DATA BLOCK

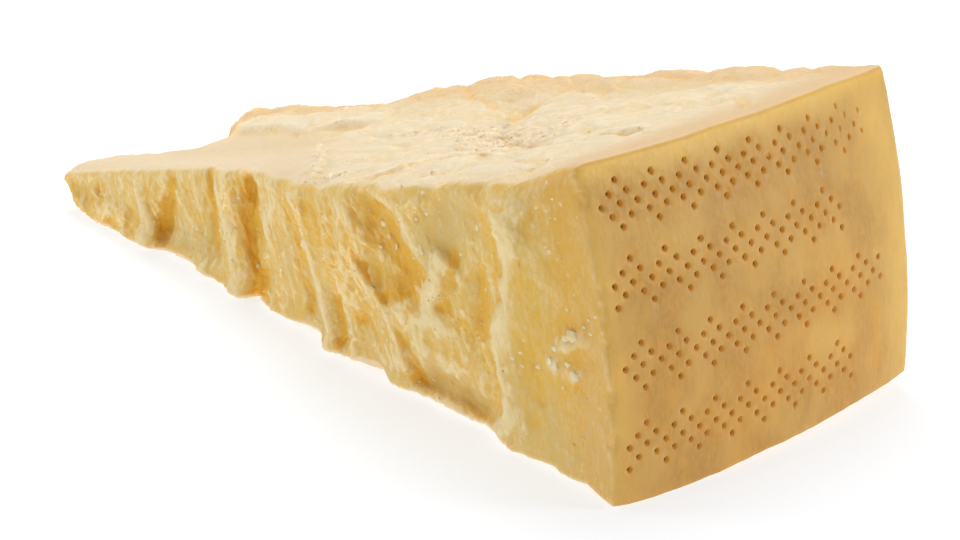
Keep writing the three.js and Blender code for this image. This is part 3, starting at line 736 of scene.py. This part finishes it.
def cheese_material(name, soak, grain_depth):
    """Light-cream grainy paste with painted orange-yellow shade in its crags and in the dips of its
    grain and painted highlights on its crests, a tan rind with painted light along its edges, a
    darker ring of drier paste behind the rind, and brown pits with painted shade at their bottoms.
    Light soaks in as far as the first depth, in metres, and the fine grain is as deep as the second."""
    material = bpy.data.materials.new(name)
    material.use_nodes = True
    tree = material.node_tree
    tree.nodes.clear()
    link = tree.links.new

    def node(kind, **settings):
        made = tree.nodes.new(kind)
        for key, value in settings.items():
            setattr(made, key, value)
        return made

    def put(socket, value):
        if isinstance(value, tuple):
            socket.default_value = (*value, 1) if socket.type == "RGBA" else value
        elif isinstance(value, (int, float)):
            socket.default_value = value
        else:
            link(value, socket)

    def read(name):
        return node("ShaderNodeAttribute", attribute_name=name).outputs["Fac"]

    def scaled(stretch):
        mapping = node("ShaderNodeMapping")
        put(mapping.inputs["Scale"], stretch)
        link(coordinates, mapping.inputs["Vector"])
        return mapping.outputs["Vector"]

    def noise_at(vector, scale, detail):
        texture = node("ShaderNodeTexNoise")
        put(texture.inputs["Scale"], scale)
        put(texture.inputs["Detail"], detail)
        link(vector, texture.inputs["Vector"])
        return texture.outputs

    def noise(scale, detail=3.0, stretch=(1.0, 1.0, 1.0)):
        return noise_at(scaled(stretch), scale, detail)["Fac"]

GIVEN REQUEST
Please set down the whole listing above without altering a single line.

RESPONSE
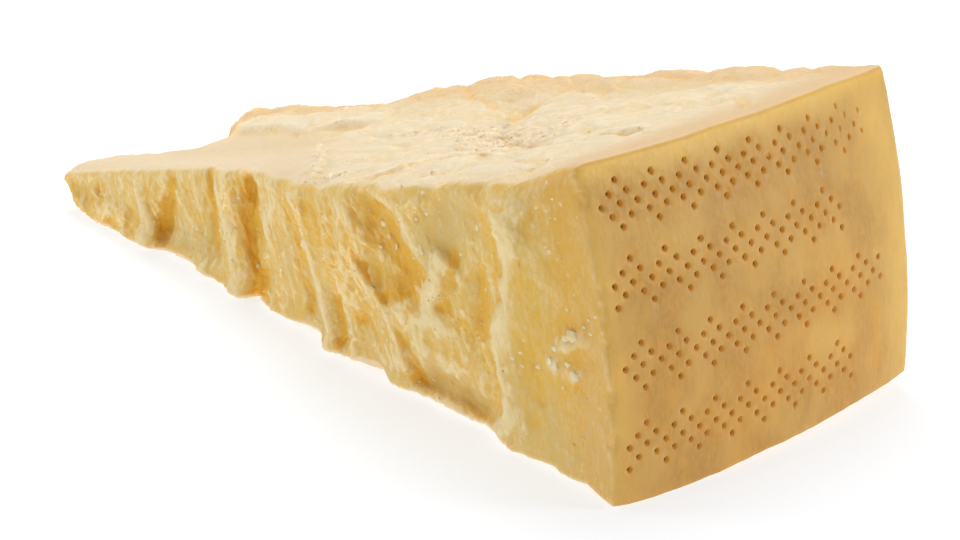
Keep writing the three.js and Blender code for this image. This is part 3, starting at line 736 of scene.py. This part finishes it.
def cheese_material(name, soak, grain_depth):
    """Light-cream grainy paste with painted orange-yellow shade in its crags and in the dips of its
    grain and painted highlights on its crests, a tan rind with painted light along its edges, a
    darker ring of drier paste behind the rind, and brown pits with painted shade at their bottoms.
    Light soaks in as far as the first depth, in metres, and the fine grain is as deep as the second."""
    material = bpy.data.materials.new(name)
    material.use_nodes = True
    tree = material.node_tree
    tree.nodes.clear()
    link = tree.links.new

    def node(kind, **settings):
        made = tree.nodes.new(kind)
        for key, value in settings.items():
            setattr(made, key, value)
        return made

    def put(socket, value):
        if isinstance(value, tuple):
            socket.default_value = (*value, 1) if socket.type == "RGBA" else value
        elif isinstance(value, (int, float)):
            socket.default_value = value
        else:
            link(value, socket)

    def read(name):
        return node("ShaderNodeAttribute", attribute_name=name).outputs["Fac"]

    def scaled(stretch):
        mapping = node("ShaderNodeMapping")
        put(mapping.inputs["Scale"], stretch)
        link(coordinates, mapping.inputs["Vector"])
        return mapping.outputs["Vector"]

    def noise_at(vector, scale, detail):
        texture = node("ShaderNodeTexNoise")
        put(texture.inputs["Scale"], scale)
        put(texture.inputs["Detail"], detail)
        link(vector, texture.inputs["Vector"])
        return texture.outputs

    def noise(scale, detail=3.0, stretch=(1.0, 1.0, 1.0)):
        return noise_at(scaled(stretch), scale, detail)["Fac"]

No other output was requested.